The traffic to Kigali Genocide Memorial in Gizozi is now considerably big, considering the fact that this is a time several family members and friends visit the memorial site to lay wreaths of flowers on the graves, and pray for loved ones who lost their lives during the genocide.
The memorial’s architectural design embodies what a genocide memorial site should be: not a place to laugh but a place to share in the sadness of what happened 23 years ago this month.
In 2001, in collaboration with Rwanda’s National Commission for the Fight Against Genocide (CNLG), the Aegis Trust raised the $2 million required to build the memorial. The centre was officially opened on 7 April 2004 to mark the tenth commemoration of the 1994 genocide against the Tutsi in Rwanda.
The memorial is the final resting place for up over 250,000 victims of the genocide and serves as a place where people can grieve for their lost loved ones and remember them. It also serves as a museum where both local and international visitors can learn about the history, implementation and consequences of the genocide.
The centre documents the genocide, but it also describes the history of Rwanda that preceded the event. Comparisons are also made with similar sites in Germany, Japan, Cambodia and Bosnia. Unlike the ex-concentration camps at Auschwitz Birkenau, the Rwanda site includes human remains and the tools and weapons used in their destruction.
The upstairs floor of the centre includes three permanent exhibitions, the largest of which documents the genocide in 1994, helping to give Rwanda’s nightmare a historical context. There is a children’s memorial, with life-sized photos, accompanied by intimate details about their favorite toys, their last words and the manner in which they were killed. There is also an exhibition on the history of genocidal violence around the world. The Education Centre, Memorial Gardens and National Documentation Centre of the Genocide contribute to a meaningful tribute to those who perished and form a powerful educational tool for the next generation.

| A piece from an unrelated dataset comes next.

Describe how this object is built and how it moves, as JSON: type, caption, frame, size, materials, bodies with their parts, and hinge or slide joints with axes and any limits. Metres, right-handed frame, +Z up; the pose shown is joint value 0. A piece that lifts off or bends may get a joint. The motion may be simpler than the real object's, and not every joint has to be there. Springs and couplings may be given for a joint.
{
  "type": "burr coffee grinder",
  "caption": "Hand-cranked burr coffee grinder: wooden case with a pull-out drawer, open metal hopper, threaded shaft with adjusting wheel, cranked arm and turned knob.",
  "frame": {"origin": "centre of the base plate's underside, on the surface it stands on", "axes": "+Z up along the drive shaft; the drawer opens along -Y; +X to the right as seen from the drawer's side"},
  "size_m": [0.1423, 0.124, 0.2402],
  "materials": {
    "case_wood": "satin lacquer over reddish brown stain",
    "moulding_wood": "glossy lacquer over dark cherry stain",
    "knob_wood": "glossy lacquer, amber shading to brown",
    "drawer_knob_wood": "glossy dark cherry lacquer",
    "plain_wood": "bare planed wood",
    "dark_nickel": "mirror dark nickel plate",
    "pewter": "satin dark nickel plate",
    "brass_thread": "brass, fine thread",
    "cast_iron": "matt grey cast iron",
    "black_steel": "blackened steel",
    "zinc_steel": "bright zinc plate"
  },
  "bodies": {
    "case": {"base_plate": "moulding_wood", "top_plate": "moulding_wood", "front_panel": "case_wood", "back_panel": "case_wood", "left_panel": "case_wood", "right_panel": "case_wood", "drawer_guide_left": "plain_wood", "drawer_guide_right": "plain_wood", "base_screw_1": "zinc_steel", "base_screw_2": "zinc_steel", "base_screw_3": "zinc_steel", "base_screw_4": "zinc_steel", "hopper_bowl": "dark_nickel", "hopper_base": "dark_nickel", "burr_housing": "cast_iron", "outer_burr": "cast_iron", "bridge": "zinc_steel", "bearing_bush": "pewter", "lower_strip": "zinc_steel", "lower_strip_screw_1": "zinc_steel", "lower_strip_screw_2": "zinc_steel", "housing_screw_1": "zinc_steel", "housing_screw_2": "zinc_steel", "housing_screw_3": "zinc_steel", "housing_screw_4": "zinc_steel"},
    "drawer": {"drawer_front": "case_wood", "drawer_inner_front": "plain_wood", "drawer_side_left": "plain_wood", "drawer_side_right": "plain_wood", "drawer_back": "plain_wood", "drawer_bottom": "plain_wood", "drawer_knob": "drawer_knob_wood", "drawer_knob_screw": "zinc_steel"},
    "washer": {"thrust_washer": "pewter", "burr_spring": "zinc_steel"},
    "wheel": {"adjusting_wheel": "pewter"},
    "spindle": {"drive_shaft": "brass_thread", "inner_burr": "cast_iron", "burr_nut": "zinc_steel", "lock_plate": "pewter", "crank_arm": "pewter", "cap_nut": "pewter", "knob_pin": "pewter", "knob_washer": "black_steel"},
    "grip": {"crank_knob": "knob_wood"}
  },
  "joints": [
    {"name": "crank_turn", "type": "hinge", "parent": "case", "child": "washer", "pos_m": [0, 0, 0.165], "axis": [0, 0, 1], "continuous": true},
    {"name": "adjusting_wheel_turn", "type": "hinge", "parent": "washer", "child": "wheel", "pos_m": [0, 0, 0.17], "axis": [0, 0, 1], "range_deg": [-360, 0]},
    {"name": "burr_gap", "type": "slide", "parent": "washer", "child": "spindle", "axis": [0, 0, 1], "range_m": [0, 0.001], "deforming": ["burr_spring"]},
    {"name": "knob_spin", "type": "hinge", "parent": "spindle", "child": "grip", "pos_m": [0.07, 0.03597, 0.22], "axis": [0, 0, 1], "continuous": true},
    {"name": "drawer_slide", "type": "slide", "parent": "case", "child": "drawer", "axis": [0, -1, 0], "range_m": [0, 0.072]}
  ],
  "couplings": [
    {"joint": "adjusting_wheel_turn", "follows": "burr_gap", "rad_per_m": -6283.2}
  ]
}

The Kigali Memorial Centre is international. It deals with a topic of international importance, with far-reaching significance, and is designed to engage and challenge an international visitor base.
Although it’s only one of the several physical spaces devoted to commemorate those killed in the genocide, it’s definitely the most important in Rwanda. Apart from mass graves located in its gardens, where over 250,000 bodies are interred, the memorial also houses the Genocide Archive Rwanda, together with the history of Rwandan genocide plus other genocides that have happened all over the world.
So how does the Kigali Genocide Memorial architecture reflect the mood of the killings?
According to Otieno Nondoh, a lecturer at the design department, University of Rwanda, the architectural design of the memorial should reflect the mood of why it was built in the first place.
Nondoh says that in a world where conflicts and atrocities still continue to occur, there’s a risk that construction of memorials has become occasions and monuments for rhetorical ceremonies. “But the strong emotional impact that such kinds of places share a will to remember, is, however, undeniable,” he says.
.According to Pierre Nora, whose Les Lieux de Mémoire describes places that ‘are fundamentally remains, the ultimate embodiments of a memorial consciousness sites of memory are artificial and deliberately fabricated. Their purpose is ‘to block the work of forgetting’ but there is not a univocal way of building them.
When you enter Kigali Memorial, your consciousness is going to be pricked just by its architectural design. You first walk along the ground floor, where the history of Rwanda genocide is well documented by reading the literature on its walls, and what strikes you are the mood of darkness that the designers of the building created.
Nondoh says that the mood of darkness resonates with what a memorial site should be: “It’s a place you retreat for reflection. The theme should, therefore, reflect the mood of mourning, and darkness itself aptly represents this mood,” he says.
And as Pat Caplan puts it, in Rwanda ‘there is no single or “right” way of memorialising the dead of a genocide or of creating public monuments’. This might be why Aegis Trust and the National Commission for the Fight Against Genocide consulted a team of international architects about how to deal with Rwanda’s central place of memory.
Nondoh adds that a memorial site like in Kigali invites reflection whether it can provide architectural answers to tragedies afflicting humanity.
“This is a question appearing ever more often, as structures paying tribute to victims of massacres and disasters increase in number, and to which Kigali Genocide Memorial provides an interesting solution, mixing the iconic amphitheatre form with abstraction plus space-making strategy of its landscape environment and setting.”